MAPPING THE CELLULAR DETERMINANTS OF GENOME EDITING

Abstract

Engineering of CRISPR-Cas systems has produced a suite of genome editing tools including programmable nucleases, base editors and prime editors. During my Ph.D., I studied how cellular processes regulate these tools and affect editing outcomes. Chapter 2 focuses on CRISPR nucleases capable of generating DNA double-strand breaks (DSBs) at target sequences. The DSBs are repaired by a complex multi-pathway repair network, leading to heterogenous outcomes. To systematically profile how DNA repair regulates these outcomes, we developed a CRISPR screening platform called Repair-seq; my part in this work was to characterize outcomes uncaptured by Repair-seq including large deletions. I discovered that Cas9-induced DSBs on lentiviral vectors can lead to large deletions through single-strand annealing. Chapter 3 focuses on prime editors which enable precise modifications of genomes through reverse transcription of template sequences appended to the 3′ ends of CRISPR–Cas guide RNAs. To identify cellular determinants of prime editing, I performed Repair-seq screens in K562 cells and identified DNA mismatch repair (MMR) as a major suppressor of small prime edits in those cells. Together with our collaborators, we then developed and validated a dominant negative MLH1 (MLH1dn) whose transient expression enhances prime editing by inhibiting MMR. Chapter 4 features genome-scale CRISPRi screens to identify additional prime editing determinants.

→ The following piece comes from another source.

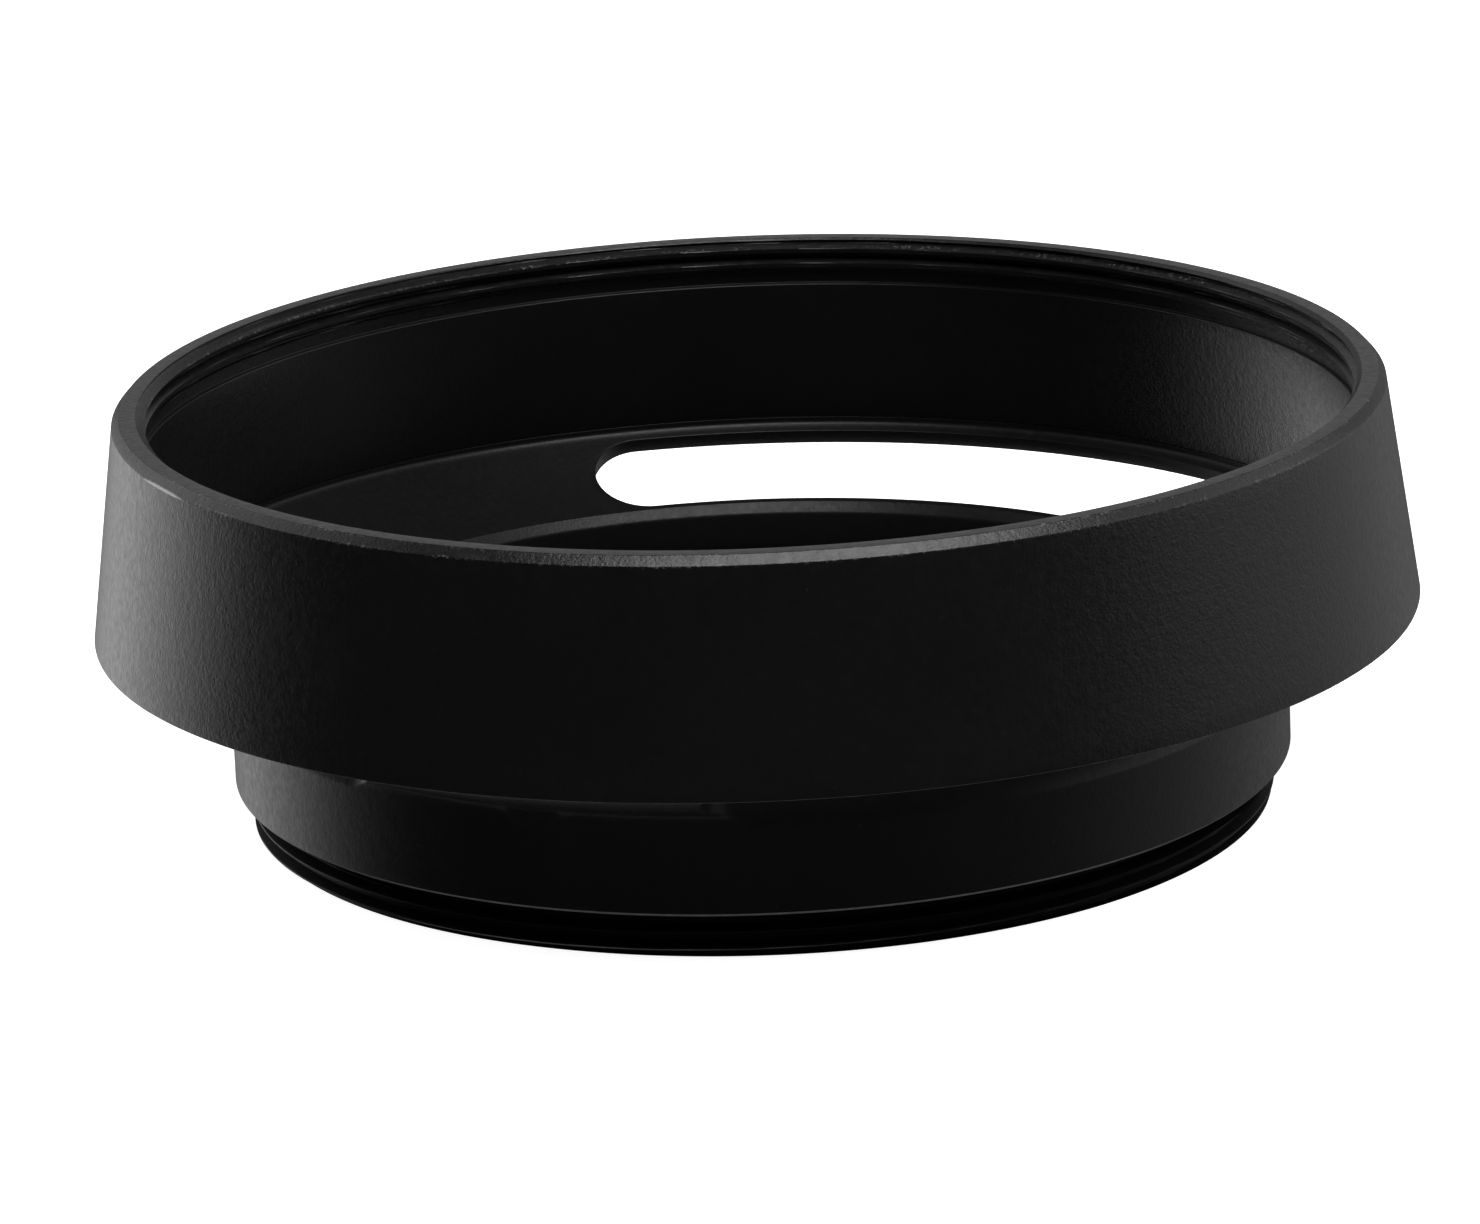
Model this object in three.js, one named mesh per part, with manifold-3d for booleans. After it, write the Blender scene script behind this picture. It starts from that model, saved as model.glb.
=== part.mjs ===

A single factor emerged as the strongest mediator: the small RNA-binding exonuclease protection factor La. Further investigation revealed that La promotes prime editing across approaches, edit types, endogenous loci and cell types but has no consistent effect on genome-editing approaches that rely on standard, unextended guide RNAs. I found that La functionally interacts with and stabilizes the 3′ ends of polyuridylated prime editing guide RNAs (pegRNAs). Guided by these results, we developed a prime editor protein (PE7) fused to the RNA-binding, N-terminal domain of La. This editor improved prime editing with expressed pegRNAs and engineered pegRNAs (epegRNAs), as well as with synthetic pegRNAs optimized for La binding. Together, these studies provide key insights into how cellular environment regulates genome editing and suggest useful strategies for improvement.